From the line containing "obj.matrix_world = world" through the line containing "depsgraph = bpy.context.evaluated_depsgraph_get()", retype each line exactly; include both end lines and nothing beyond them.

____ Recorded data

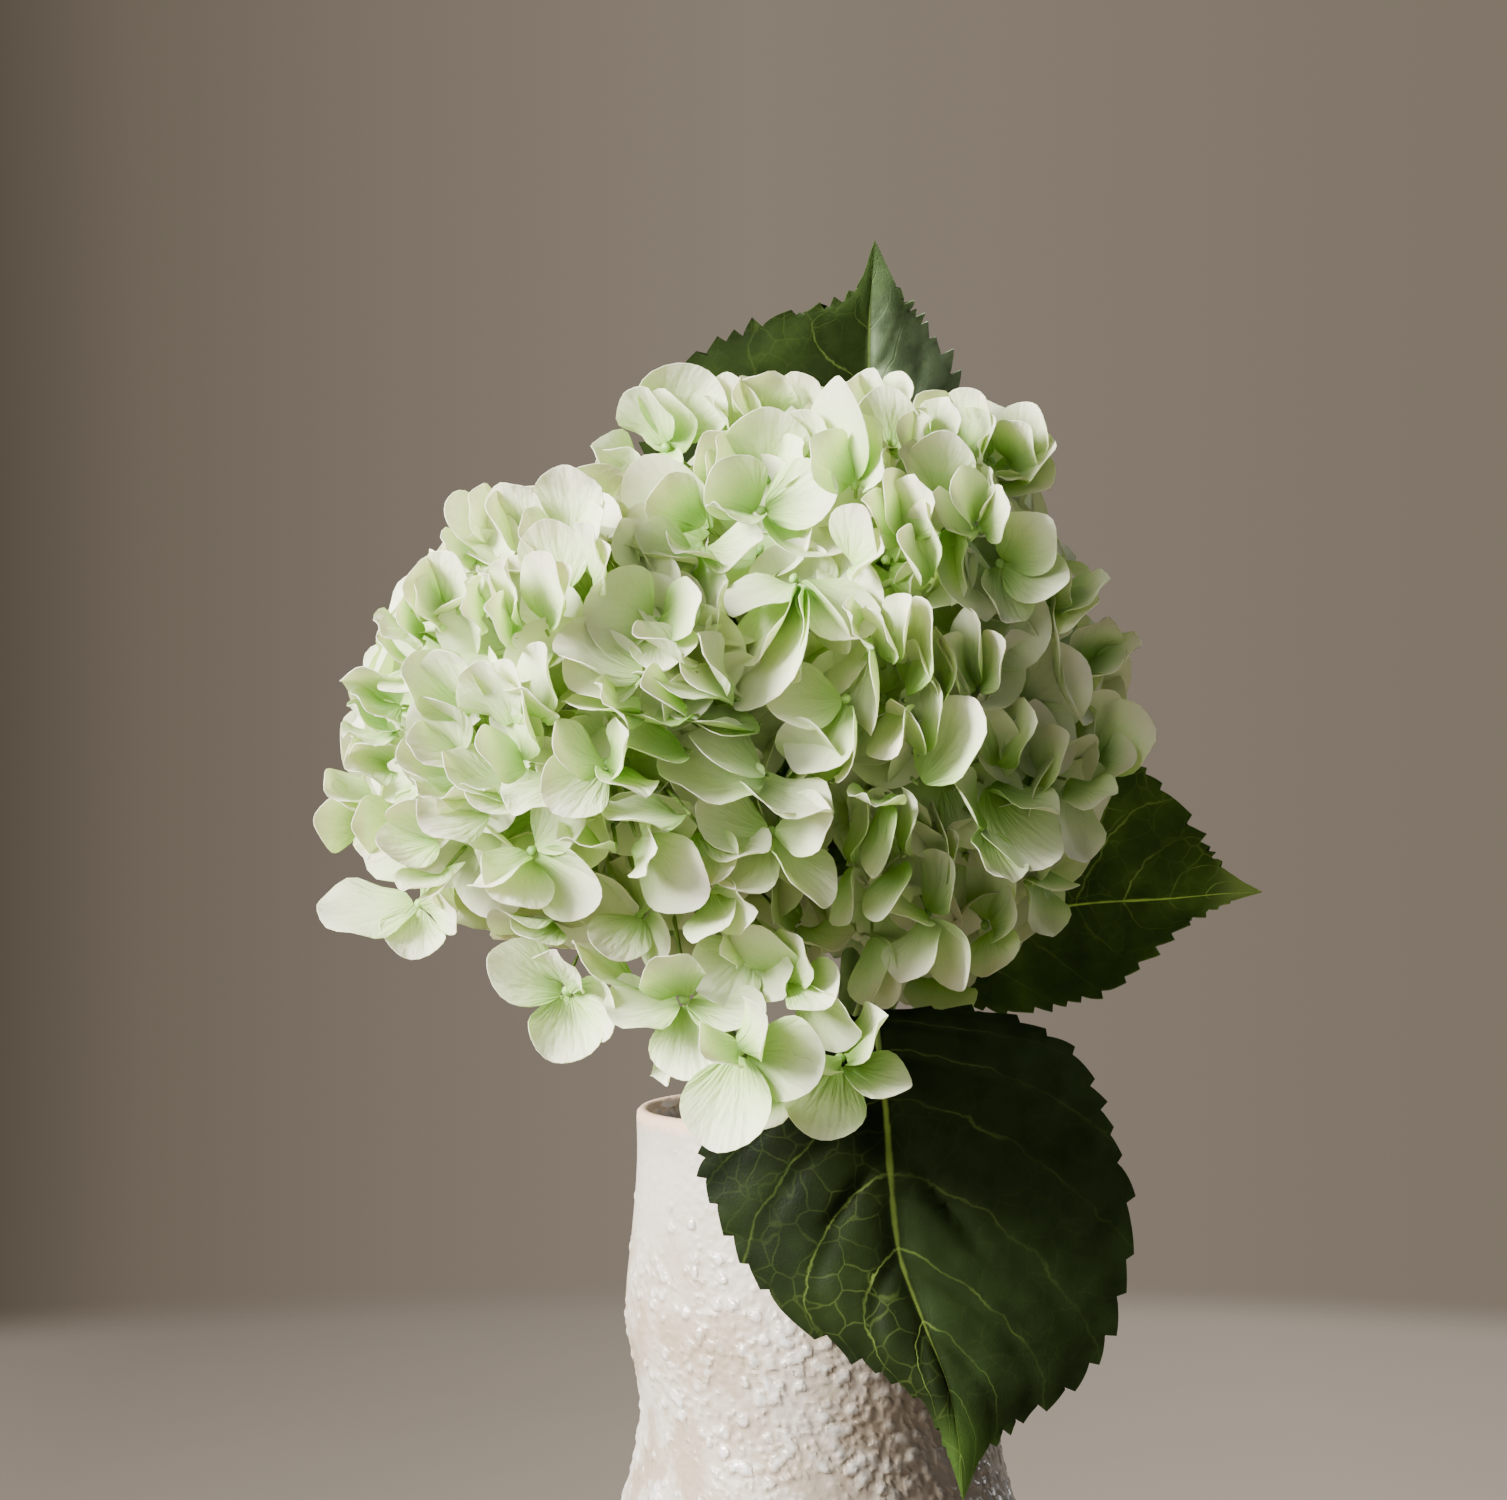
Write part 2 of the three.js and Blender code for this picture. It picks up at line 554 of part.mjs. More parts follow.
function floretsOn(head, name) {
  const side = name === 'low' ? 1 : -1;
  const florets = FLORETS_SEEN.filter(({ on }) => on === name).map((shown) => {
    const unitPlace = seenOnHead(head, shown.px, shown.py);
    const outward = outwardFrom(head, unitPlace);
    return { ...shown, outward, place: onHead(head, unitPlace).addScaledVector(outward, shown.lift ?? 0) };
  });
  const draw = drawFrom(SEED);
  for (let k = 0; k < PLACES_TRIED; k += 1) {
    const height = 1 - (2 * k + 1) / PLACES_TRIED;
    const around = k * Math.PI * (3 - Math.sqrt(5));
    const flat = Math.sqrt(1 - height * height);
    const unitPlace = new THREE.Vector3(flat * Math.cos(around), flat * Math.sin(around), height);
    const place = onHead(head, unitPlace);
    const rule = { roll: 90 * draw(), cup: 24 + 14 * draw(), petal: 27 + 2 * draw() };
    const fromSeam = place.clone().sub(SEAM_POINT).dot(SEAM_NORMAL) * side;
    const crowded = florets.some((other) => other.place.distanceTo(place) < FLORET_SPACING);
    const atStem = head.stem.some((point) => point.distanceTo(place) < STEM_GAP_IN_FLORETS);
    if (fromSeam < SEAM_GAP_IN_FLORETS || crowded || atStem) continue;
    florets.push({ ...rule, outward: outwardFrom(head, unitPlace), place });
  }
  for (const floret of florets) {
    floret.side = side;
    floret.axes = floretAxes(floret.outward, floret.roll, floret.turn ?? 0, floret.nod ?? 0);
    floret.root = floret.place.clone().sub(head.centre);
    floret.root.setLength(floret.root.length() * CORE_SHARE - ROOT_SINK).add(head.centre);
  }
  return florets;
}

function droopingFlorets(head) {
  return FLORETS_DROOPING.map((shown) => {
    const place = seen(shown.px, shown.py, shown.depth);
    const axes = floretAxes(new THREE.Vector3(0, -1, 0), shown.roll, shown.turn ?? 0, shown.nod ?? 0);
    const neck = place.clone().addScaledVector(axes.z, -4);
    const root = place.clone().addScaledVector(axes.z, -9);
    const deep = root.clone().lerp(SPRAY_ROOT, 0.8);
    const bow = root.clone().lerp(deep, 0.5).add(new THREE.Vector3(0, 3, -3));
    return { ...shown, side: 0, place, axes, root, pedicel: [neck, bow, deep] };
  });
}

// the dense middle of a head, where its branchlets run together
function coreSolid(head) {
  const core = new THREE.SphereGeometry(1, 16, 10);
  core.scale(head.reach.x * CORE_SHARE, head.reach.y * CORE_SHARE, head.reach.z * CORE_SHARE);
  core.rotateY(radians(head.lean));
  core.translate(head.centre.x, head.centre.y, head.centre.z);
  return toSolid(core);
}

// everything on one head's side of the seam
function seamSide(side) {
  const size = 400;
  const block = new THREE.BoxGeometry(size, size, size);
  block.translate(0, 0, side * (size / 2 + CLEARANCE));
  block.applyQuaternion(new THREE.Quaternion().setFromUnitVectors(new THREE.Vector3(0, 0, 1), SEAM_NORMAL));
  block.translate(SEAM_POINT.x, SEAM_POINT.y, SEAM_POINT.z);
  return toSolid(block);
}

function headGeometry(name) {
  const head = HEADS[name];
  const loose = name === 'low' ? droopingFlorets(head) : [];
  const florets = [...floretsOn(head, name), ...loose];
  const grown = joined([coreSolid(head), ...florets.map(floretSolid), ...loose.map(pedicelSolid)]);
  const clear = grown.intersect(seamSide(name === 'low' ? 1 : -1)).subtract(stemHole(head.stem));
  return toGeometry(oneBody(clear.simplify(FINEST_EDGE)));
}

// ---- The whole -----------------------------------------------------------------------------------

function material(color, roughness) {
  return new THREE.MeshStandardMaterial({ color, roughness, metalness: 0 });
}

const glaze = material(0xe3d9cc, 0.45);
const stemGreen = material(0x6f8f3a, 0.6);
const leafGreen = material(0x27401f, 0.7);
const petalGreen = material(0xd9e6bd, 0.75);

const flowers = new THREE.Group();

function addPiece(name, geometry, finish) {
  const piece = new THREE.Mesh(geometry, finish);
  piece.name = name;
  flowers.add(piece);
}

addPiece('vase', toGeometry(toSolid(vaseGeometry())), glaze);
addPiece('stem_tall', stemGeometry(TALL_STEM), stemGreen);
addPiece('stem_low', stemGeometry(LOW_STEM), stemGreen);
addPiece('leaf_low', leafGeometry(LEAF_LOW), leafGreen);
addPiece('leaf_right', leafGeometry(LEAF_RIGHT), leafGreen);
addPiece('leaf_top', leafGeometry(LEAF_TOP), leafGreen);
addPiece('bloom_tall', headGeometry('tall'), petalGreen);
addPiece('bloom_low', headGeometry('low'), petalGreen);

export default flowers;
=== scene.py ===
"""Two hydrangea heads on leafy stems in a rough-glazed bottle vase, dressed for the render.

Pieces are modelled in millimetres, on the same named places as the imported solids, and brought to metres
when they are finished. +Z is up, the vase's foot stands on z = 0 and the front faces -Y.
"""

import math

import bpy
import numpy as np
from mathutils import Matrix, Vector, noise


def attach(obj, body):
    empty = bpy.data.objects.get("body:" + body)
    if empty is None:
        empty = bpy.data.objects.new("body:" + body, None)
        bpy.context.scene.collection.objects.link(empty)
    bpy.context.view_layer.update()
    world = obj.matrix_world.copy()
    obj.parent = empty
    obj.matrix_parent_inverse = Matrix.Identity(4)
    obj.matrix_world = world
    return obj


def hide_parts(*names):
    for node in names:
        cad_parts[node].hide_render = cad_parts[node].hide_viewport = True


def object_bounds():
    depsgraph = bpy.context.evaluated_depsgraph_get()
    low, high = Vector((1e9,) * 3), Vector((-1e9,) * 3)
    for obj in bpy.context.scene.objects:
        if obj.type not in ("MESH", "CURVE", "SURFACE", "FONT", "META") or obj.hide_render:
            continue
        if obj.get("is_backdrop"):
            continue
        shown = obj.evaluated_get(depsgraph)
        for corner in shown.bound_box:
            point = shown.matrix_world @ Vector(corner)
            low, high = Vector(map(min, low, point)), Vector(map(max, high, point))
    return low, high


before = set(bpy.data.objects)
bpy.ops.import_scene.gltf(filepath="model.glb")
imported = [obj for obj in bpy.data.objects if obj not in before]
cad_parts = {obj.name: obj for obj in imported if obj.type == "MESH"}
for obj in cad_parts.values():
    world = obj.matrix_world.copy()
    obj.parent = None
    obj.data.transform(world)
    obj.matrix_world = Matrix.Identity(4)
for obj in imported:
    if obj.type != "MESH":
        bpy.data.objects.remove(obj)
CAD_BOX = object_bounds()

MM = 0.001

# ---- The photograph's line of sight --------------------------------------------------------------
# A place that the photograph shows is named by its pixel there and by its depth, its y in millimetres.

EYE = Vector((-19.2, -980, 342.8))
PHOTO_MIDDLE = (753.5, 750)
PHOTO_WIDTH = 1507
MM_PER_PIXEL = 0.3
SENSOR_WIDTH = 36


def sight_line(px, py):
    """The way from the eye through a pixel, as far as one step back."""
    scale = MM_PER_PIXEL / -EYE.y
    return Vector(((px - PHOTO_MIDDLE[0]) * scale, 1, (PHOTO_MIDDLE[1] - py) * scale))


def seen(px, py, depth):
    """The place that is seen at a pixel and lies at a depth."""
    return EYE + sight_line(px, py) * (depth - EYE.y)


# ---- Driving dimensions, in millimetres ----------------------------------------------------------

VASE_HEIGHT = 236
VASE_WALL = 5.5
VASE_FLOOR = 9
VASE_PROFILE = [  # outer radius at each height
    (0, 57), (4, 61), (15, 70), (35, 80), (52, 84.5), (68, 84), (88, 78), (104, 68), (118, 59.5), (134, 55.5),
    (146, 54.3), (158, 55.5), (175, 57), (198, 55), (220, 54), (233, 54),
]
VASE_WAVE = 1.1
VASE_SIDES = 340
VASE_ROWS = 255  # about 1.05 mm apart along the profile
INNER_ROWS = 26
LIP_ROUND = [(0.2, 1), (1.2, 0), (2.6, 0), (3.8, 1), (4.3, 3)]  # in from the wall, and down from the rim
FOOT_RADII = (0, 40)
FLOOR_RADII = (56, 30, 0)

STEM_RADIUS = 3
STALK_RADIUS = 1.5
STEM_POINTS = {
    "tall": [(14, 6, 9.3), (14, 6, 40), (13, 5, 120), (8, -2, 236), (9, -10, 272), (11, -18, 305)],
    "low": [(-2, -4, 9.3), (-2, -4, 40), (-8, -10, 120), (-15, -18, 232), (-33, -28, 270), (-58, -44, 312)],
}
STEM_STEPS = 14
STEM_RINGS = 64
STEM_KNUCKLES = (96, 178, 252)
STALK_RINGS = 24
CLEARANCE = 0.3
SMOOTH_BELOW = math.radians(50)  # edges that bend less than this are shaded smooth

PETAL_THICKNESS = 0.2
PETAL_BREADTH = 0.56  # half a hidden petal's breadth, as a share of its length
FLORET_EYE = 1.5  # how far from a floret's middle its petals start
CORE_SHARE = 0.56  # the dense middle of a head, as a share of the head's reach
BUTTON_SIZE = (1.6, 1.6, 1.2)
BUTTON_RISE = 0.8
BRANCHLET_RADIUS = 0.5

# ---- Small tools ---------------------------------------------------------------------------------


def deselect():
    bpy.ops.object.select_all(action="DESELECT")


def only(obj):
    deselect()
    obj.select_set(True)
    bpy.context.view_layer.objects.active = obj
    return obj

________

→ Output for this task:
    obj.matrix_world = world
    return obj


def hide_parts(*names):
    for node in names:
        cad_parts[node].hide_render = cad_parts[node].hide_viewport = True


def object_bounds():
    depsgraph = bpy.context.evaluated_depsgraph_get()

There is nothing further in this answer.